■ The exercise: Reproduce the listing below without any change.
------------------------------------------------------------
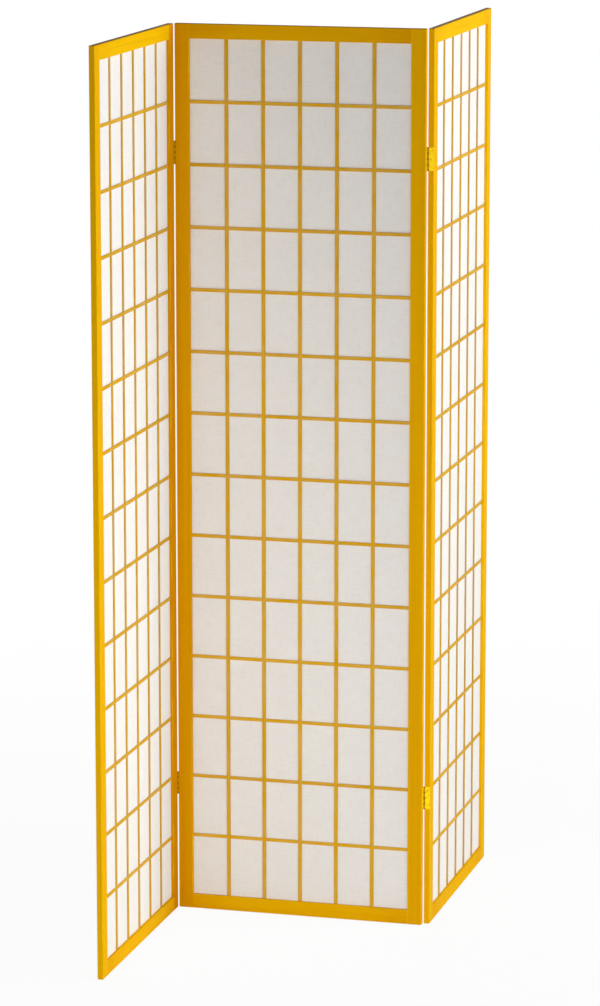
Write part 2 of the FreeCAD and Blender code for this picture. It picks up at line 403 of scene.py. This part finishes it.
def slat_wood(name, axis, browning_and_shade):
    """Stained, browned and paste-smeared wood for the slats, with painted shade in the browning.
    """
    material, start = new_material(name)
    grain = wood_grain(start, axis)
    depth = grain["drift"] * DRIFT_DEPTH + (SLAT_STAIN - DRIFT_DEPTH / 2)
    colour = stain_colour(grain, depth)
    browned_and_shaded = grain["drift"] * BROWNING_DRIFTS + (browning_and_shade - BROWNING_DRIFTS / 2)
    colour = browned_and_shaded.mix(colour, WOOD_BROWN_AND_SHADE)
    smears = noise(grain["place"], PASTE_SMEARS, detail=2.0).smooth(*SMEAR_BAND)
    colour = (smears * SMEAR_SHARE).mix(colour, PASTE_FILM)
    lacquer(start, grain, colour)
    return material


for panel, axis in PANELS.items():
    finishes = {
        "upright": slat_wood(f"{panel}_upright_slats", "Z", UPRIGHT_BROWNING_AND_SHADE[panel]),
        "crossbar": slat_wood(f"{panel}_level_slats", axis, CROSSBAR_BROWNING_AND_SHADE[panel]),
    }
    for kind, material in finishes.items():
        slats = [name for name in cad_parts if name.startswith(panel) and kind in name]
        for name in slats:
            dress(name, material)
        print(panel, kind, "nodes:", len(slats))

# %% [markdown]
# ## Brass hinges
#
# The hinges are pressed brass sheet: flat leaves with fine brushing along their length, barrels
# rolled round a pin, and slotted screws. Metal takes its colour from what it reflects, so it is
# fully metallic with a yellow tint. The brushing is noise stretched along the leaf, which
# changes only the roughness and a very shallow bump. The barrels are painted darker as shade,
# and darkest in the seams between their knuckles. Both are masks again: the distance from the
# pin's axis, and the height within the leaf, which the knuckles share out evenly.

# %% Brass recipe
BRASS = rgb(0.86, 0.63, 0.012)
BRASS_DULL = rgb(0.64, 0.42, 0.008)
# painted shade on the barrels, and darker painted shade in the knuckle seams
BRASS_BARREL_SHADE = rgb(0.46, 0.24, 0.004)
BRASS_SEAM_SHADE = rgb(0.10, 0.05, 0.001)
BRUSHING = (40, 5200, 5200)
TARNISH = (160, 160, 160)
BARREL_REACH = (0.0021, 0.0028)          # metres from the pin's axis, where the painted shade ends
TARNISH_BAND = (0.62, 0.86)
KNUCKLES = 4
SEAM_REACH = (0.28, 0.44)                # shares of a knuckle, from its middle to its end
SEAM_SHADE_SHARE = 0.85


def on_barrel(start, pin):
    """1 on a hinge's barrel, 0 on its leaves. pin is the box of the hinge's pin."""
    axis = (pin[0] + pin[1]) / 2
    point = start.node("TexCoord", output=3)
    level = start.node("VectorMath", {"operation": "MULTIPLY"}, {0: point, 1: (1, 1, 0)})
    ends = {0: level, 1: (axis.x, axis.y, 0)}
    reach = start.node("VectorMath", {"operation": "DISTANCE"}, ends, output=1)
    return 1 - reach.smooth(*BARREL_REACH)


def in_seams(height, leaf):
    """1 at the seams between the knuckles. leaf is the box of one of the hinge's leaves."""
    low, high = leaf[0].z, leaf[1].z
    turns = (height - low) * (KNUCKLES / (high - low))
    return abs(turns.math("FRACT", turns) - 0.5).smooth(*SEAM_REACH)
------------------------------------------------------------
■ Correct response:
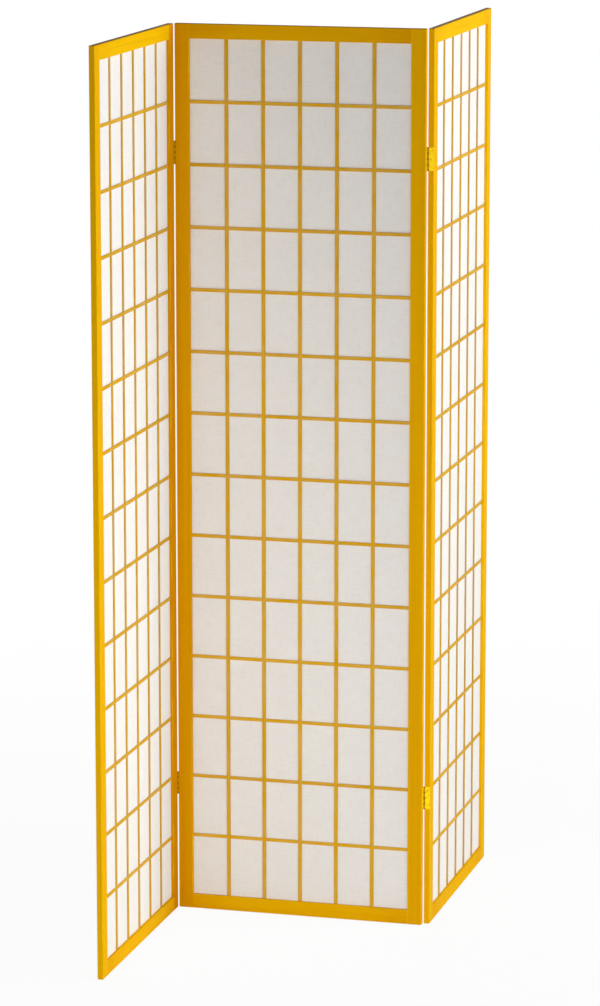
Write part 2 of the FreeCAD and Blender code for this picture. It picks up at line 403 of scene.py. This part finishes it.
def slat_wood(name, axis, browning_and_shade):
    """Stained, browned and paste-smeared wood for the slats, with painted shade in the browning.
    """
    material, start = new_material(name)
    grain = wood_grain(start, axis)
    depth = grain["drift"] * DRIFT_DEPTH + (SLAT_STAIN - DRIFT_DEPTH / 2)
    colour = stain_colour(grain, depth)
    browned_and_shaded = grain["drift"] * BROWNING_DRIFTS + (browning_and_shade - BROWNING_DRIFTS / 2)
    colour = browned_and_shaded.mix(colour, WOOD_BROWN_AND_SHADE)
    smears = noise(grain["place"], PASTE_SMEARS, detail=2.0).smooth(*SMEAR_BAND)
    colour = (smears * SMEAR_SHARE).mix(colour, PASTE_FILM)
    lacquer(start, grain, colour)
    return material


for panel, axis in PANELS.items():
    finishes = {
        "upright": slat_wood(f"{panel}_upright_slats", "Z", UPRIGHT_BROWNING_AND_SHADE[panel]),
        "crossbar": slat_wood(f"{panel}_level_slats", axis, CROSSBAR_BROWNING_AND_SHADE[panel]),
    }
    for kind, material in finishes.items():
        slats = [name for name in cad_parts if name.startswith(panel) and kind in name]
        for name in slats:
            dress(name, material)
        print(panel, kind, "nodes:", len(slats))

# %% [markdown]
# ## Brass hinges
#
# The hinges are pressed brass sheet: flat leaves with fine brushing along their length, barrels
# rolled round a pin, and slotted screws. Metal takes its colour from what it reflects, so it is
# fully metallic with a yellow tint. The brushing is noise stretched along the leaf, which
# changes only the roughness and a very shallow bump. The barrels are painted darker as shade,
# and darkest in the seams between their knuckles. Both are masks again: the distance from the
# pin's axis, and the height within the leaf, which the knuckles share out evenly.

# %% Brass recipe
BRASS = rgb(0.86, 0.63, 0.012)
BRASS_DULL = rgb(0.64, 0.42, 0.008)
# painted shade on the barrels, and darker painted shade in the knuckle seams
BRASS_BARREL_SHADE = rgb(0.46, 0.24, 0.004)
BRASS_SEAM_SHADE = rgb(0.10, 0.05, 0.001)
BRUSHING = (40, 5200, 5200)
TARNISH = (160, 160, 160)
BARREL_REACH = (0.0021, 0.0028)          # metres from the pin's axis, where the painted shade ends
TARNISH_BAND = (0.62, 0.86)
KNUCKLES = 4
SEAM_REACH = (0.28, 0.44)                # shares of a knuckle, from its middle to its end
SEAM_SHADE_SHARE = 0.85


def on_barrel(start, pin):
    """1 on a hinge's barrel, 0 on its leaves. pin is the box of the hinge's pin."""
    axis = (pin[0] + pin[1]) / 2
    point = start.node("TexCoord", output=3)
    level = start.node("VectorMath", {"operation": "MULTIPLY"}, {0: point, 1: (1, 1, 0)})
    ends = {0: level, 1: (axis.x, axis.y, 0)}
    reach = start.node("VectorMath", {"operation": "DISTANCE"}, ends, output=1)
    return 1 - reach.smooth(*BARREL_REACH)


def in_seams(height, leaf):
    """1 at the seams between the knuckles. leaf is the box of one of the hinge's leaves."""
    low, high = leaf[0].z, leaf[1].z
    turns = (height - low) * (KNUCKLES / (high - low))
    return abs(turns.math("FRACT", turns) - 0.5).smooth(*SEAM_REACH)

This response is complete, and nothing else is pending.